Write out all of the lines below, exactly and completely.

****************

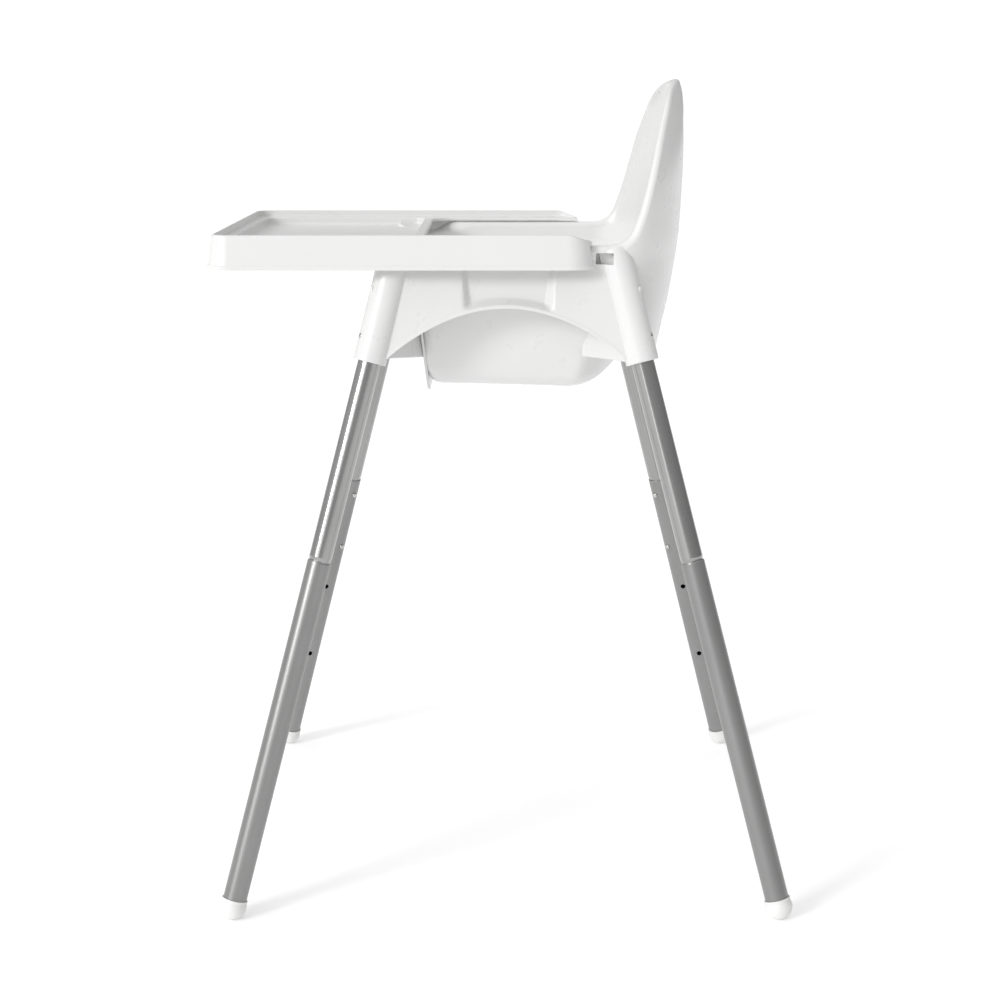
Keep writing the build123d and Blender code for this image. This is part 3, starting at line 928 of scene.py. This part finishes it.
dress(finished_shell(), "seat_plastic", "seat", "seat_shell")
dress(tray(), "tray_plastic", "tray", "tray")
for corner, (side, end) in CORNERS.items():
    upper = f"upper_leg_{corner}"
    lower = f"lower_leg_{corner}"
    dress(upper_leg(f"{upper}_visual", side, end), "upper_tube", upper, upper)
    dress(lower_leg(f"{lower}_visual", side, end), "lower_tube", lower, lower)
    cap = f"foot_cap_{corner}"
    dress(foot_cap(f"{cap}_visual", side, end), "foot_plastic", lower, cap)
    high, low = (TUBE_JOINT - drop for drop in JOINT_BUTTONS)
    for level, distance in (("high", high), ("low", low)):
        node = f"joint_button_{level}_{corner}"
        button = snap_button(f"{node}_visual", side, end, "joint", distance, 15.3)
        dress(button, "steel_button", node, node)
    node = f"socket_button_{corner}"
    button = snap_button(f"{node}_visual", side, end, "socket", SOCKET_START + SOCKET_BUTTON, 18.55)
    dress(button, "steel_button", node, node)
    node = f"joint_spring_{corner}"
    spring = leaf_spring(f"{node}_visual", side, end, "joint", low - 8, high + 8)
    dress(spring, "spring_steel", upper, node)
    node = f"socket_spring_{corner}"
    middle = SOCKET_START + SOCKET_BUTTON
    spring = leaf_spring(f"{node}_visual", side, end, "socket", middle - 14, middle + 8)
    dress(spring, "spring_steel", upper, node)

# ---------------------------------------------------------------- stage, light, camera

floor_mesh = bpy.data.meshes.new("floor")
floor_mesh.from_pydata([(-60, -60, 0), (60, -60, 0), (60, 60, 0), (-60, 60, 0)], [], [(0, 1, 2, 3)])
floor = bpy.data.objects.new("floor", floor_mesh)
bpy.context.scene.collection.objects.link(floor)
pale = bpy.data.materials.new("pale_floor")
pale.use_nodes = True
matt = pale.node_tree.nodes["Principled BSDF"]
matt.inputs["Base Color"].default_value = (0.93, 0.93, 0.93, 1)
matt.inputs["Emission Color"].default_value = (1, 1, 1, 1)
matt.inputs["Emission Strength"].default_value = 0.2
matt.inputs["Roughness"].default_value = 0.9
matt.inputs["Specular IOR Level"].default_value = 0.1
floor_mesh.materials.append(pale)


def area_light(name, place, target, size, power):
    """Rectangular light aimed at a point."""
    data = bpy.data.lights.new(name, "AREA")
    data.shape = "RECTANGLE"
    data.size = size[0]
    data.size_y = size[1]
    data.energy = power
    light = bpy.data.objects.new(name, data)
    light.location = place
    aim = Vector(target) - Vector(place)
    light.rotation_euler = aim.to_track_quat("-Z", "Y").to_euler()
    bpy.context.scene.collection.objects.link(light)
    return light


sun = bpy.data.lights.new("key", "SUN")
sun.energy = 1.5
sun.angle = math.radians(15)
key = bpy.data.objects.new("key", sun)
key.rotation_euler = Vector((-1.0, 1.0, -0.5)).to_track_quat("-Z", "Y").to_euler()
bpy.context.scene.collection.objects.link(key)
area_light("side_strip", (2.6, -1.3, 1.3), (0, 0, 0.5), (0.4, 2.2), 6)

world = bpy.data.worlds.new("studio")
world.use_nodes = True
world_nodes = world.node_tree.nodes
world_links = world.node_tree.links
# The camera sees a white backdrop; the light itself grows upwards and falls off to the rear.
backdrop = world_nodes["Background"]
backdrop.inputs["Color"].default_value = (1, 1, 1, 1)
backdrop.inputs["Strength"].default_value = 1.05
ambient = world_nodes.new("ShaderNodeBackground")
ambient.inputs["Color"].default_value = (1, 1, 1, 1)
compass = world_nodes.new("ShaderNodeTexCoord")
split = world_nodes.new("ShaderNodeSeparateXYZ")
height = world_nodes.new("ShaderNodeMapRange")
height.inputs["To Min"].default_value = 0.42
height.inputs["To Max"].default_value = 1.38
world_links.new(compass.outputs["Generated"], split.inputs["Vector"])
world_links.new(split.outputs["Z"], height.inputs["Value"])
fall = world_nodes.new("ShaderNodeMapRange")
fall.inputs["From Min"].default_value = -1.0
fall.inputs["To Min"].default_value = 1.0
fall.inputs["To Max"].default_value = 0.5
product = world_nodes.new("ShaderNodeMath")
product.operation = "MULTIPLY"
world_links.new(split.outputs["Y"], fall.inputs["Value"])
world_links.new(height.outputs["Result"], product.inputs[0])
world_links.new(fall.outputs["Result"], product.inputs[1])
world_links.new(product.outputs["Value"], ambient.inputs["Strength"])
rays = world_nodes.new("ShaderNodeLightPath")
chooser = world_nodes.new("ShaderNodeMixShader")
world_links.new(rays.outputs["Is Camera Ray"], chooser.inputs["Fac"])
world_links.new(ambient.outputs["Background"], chooser.inputs[1])
world_links.new(backdrop.outputs["Background"], chooser.inputs[2])
world_links.new(chooser.outputs["Shader"], world_nodes["World Output"].inputs["Surface"])
bpy.context.scene.world = world
bpy.context.scene.view_settings.view_transform = "Standard"

camera_data = bpy.data.cameras.new("camera")
camera_data.lens = 72
camera_data.sensor_width = 36
camera = bpy.data.objects.new("camera", camera_data)
camera.location = (2.3058, -0.0076, 0.8739)
camera.rotation_euler = (math.radians(90 - 11.67), 0, math.radians(90) - 0.0006)
bpy.context.scene.collection.objects.link(camera)
bpy.context.scene.camera = camera
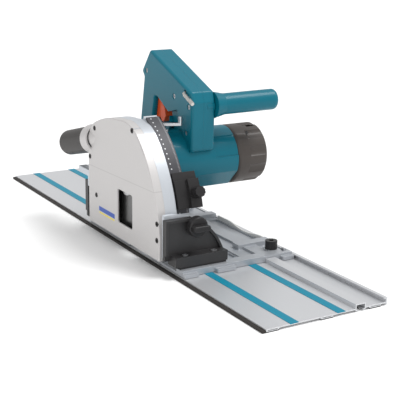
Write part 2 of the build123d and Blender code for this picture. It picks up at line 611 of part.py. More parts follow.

****************

● **Exercise response**:
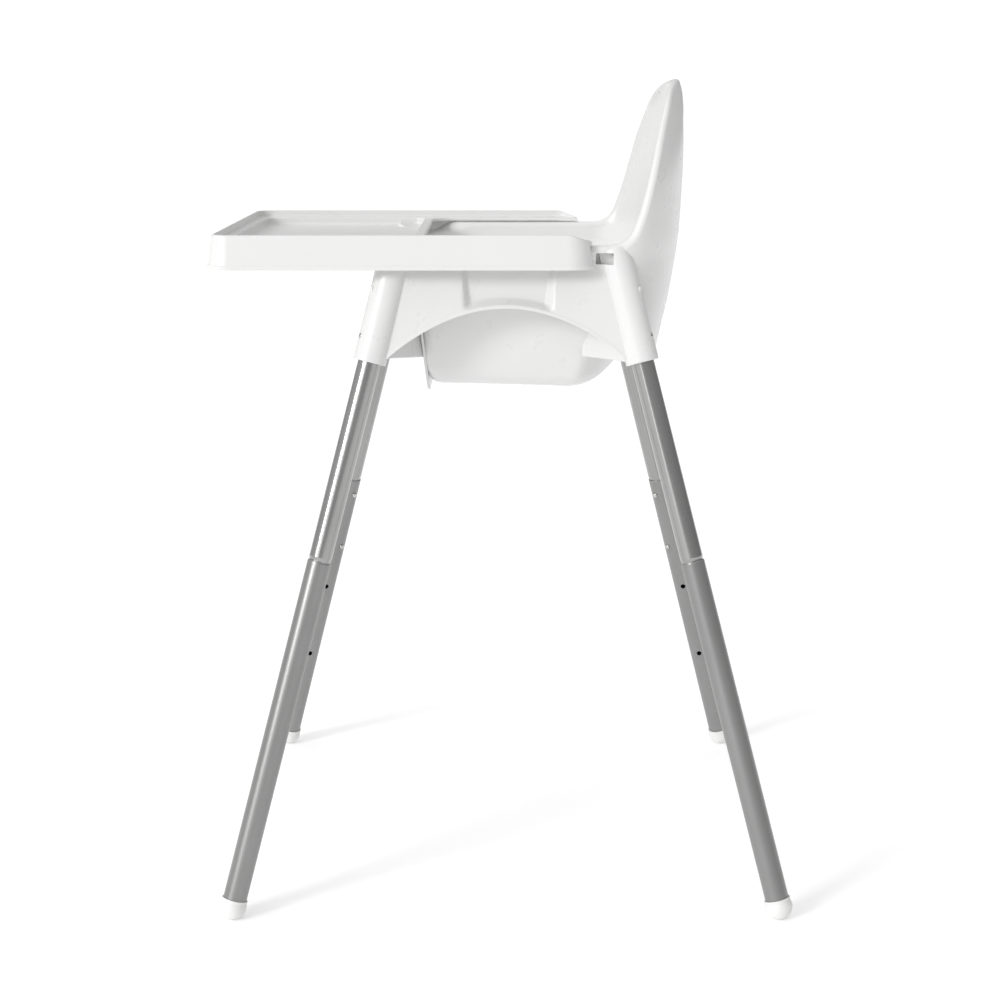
Keep writing the build123d and Blender code for this image. This is part 3, starting at line 928 of scene.py. This part finishes it.
dress(finished_shell(), "seat_plastic", "seat", "seat_shell")
dress(tray(), "tray_plastic", "tray", "tray")
for corner, (side, end) in CORNERS.items():
    upper = f"upper_leg_{corner}"
    lower = f"lower_leg_{corner}"
    dress(upper_leg(f"{upper}_visual", side, end), "upper_tube", upper, upper)
    dress(lower_leg(f"{lower}_visual", side, end), "lower_tube", lower, lower)
    cap = f"foot_cap_{corner}"
    dress(foot_cap(f"{cap}_visual", side, end), "foot_plastic", lower, cap)
    high, low = (TUBE_JOINT - drop for drop in JOINT_BUTTONS)
    for level, distance in (("high", high), ("low", low)):
        node = f"joint_button_{level}_{corner}"
        button = snap_button(f"{node}_visual", side, end, "joint", distance, 15.3)
        dress(button, "steel_button", node, node)
    node = f"socket_button_{corner}"
    button = snap_button(f"{node}_visual", side, end, "socket", SOCKET_START + SOCKET_BUTTON, 18.55)
    dress(button, "steel_button", node, node)
    node = f"joint_spring_{corner}"
    spring = leaf_spring(f"{node}_visual", side, end, "joint", low - 8, high + 8)
    dress(spring, "spring_steel", upper, node)
    node = f"socket_spring_{corner}"
    middle = SOCKET_START + SOCKET_BUTTON
    spring = leaf_spring(f"{node}_visual", side, end, "socket", middle - 14, middle + 8)
    dress(spring, "spring_steel", upper, node)

# ---------------------------------------------------------------- stage, light, camera

floor_mesh = bpy.data.meshes.new("floor")
floor_mesh.from_pydata([(-60, -60, 0), (60, -60, 0), (60, 60, 0), (-60, 60, 0)], [], [(0, 1, 2, 3)])
floor = bpy.data.objects.new("floor", floor_mesh)
bpy.context.scene.collection.objects.link(floor)
pale = bpy.data.materials.new("pale_floor")
pale.use_nodes = True
matt = pale.node_tree.nodes["Principled BSDF"]
matt.inputs["Base Color"].default_value = (0.93, 0.93, 0.93, 1)
matt.inputs["Emission Color"].default_value = (1, 1, 1, 1)
matt.inputs["Emission Strength"].default_value = 0.2
matt.inputs["Roughness"].default_value = 0.9
matt.inputs["Specular IOR Level"].default_value = 0.1
floor_mesh.materials.append(pale)


def area_light(name, place, target, size, power):
    """Rectangular light aimed at a point."""
    data = bpy.data.lights.new(name, "AREA")
    data.shape = "RECTANGLE"
    data.size = size[0]
    data.size_y = size[1]
    data.energy = power
    light = bpy.data.objects.new(name, data)
    light.location = place
    aim = Vector(target) - Vector(place)
    light.rotation_euler = aim.to_track_quat("-Z", "Y").to_euler()
    bpy.context.scene.collection.objects.link(light)
    return light


sun = bpy.data.lights.new("key", "SUN")
sun.energy = 1.5
sun.angle = math.radians(15)
key = bpy.data.objects.new("key", sun)
key.rotation_euler = Vector((-1.0, 1.0, -0.5)).to_track_quat("-Z", "Y").to_euler()
bpy.context.scene.collection.objects.link(key)
area_light("side_strip", (2.6, -1.3, 1.3), (0, 0, 0.5), (0.4, 2.2), 6)

world = bpy.data.worlds.new("studio")
world.use_nodes = True
world_nodes = world.node_tree.nodes
world_links = world.node_tree.links
# The camera sees a white backdrop; the light itself grows upwards and falls off to the rear.
backdrop = world_nodes["Background"]
backdrop.inputs["Color"].default_value = (1, 1, 1, 1)
backdrop.inputs["Strength"].default_value = 1.05
ambient = world_nodes.new("ShaderNodeBackground")
ambient.inputs["Color"].default_value = (1, 1, 1, 1)
compass = world_nodes.new("ShaderNodeTexCoord")
split = world_nodes.new("ShaderNodeSeparateXYZ")
height = world_nodes.new("ShaderNodeMapRange")
height.inputs["To Min"].default_value = 0.42
height.inputs["To Max"].default_value = 1.38
world_links.new(compass.outputs["Generated"], split.inputs["Vector"])
world_links.new(split.outputs["Z"], height.inputs["Value"])
fall = world_nodes.new("ShaderNodeMapRange")
fall.inputs["From Min"].default_value = -1.0
fall.inputs["To Min"].default_value = 1.0
fall.inputs["To Max"].default_value = 0.5
product = world_nodes.new("ShaderNodeMath")
product.operation = "MULTIPLY"
world_links.new(split.outputs["Y"], fall.inputs["Value"])
world_links.new(height.outputs["Result"], product.inputs[0])
world_links.new(fall.outputs["Result"], product.inputs[1])
world_links.new(product.outputs["Value"], ambient.inputs["Strength"])
rays = world_nodes.new("ShaderNodeLightPath")
chooser = world_nodes.new("ShaderNodeMixShader")
world_links.new(rays.outputs["Is Camera Ray"], chooser.inputs["Fac"])
world_links.new(ambient.outputs["Background"], chooser.inputs[1])
world_links.new(backdrop.outputs["Background"], chooser.inputs[2])
world_links.new(chooser.outputs["Shader"], world_nodes["World Output"].inputs["Surface"])
bpy.context.scene.world = world
bpy.context.scene.view_settings.view_transform = "Standard"

camera_data = bpy.data.cameras.new("camera")
camera_data.lens = 72
camera_data.sensor_width = 36
camera = bpy.data.objects.new("camera", camera_data)
camera.location = (2.3058, -0.0076, 0.8739)
camera.rotation_euler = (math.radians(90 - 11.67), 0, math.radians(90) - 0.0006)
bpy.context.scene.collection.objects.link(camera)
bpy.context.scene.camera = camera
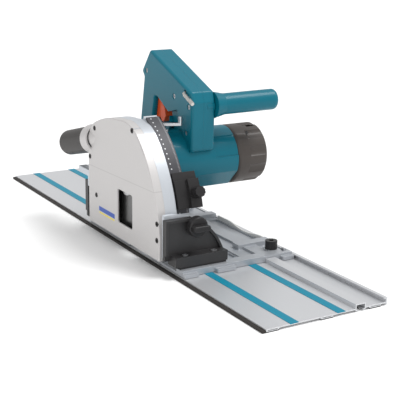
Write part 2 of the build123d and Blender code for this picture. It picks up at line 611 of part.py. More parts follow.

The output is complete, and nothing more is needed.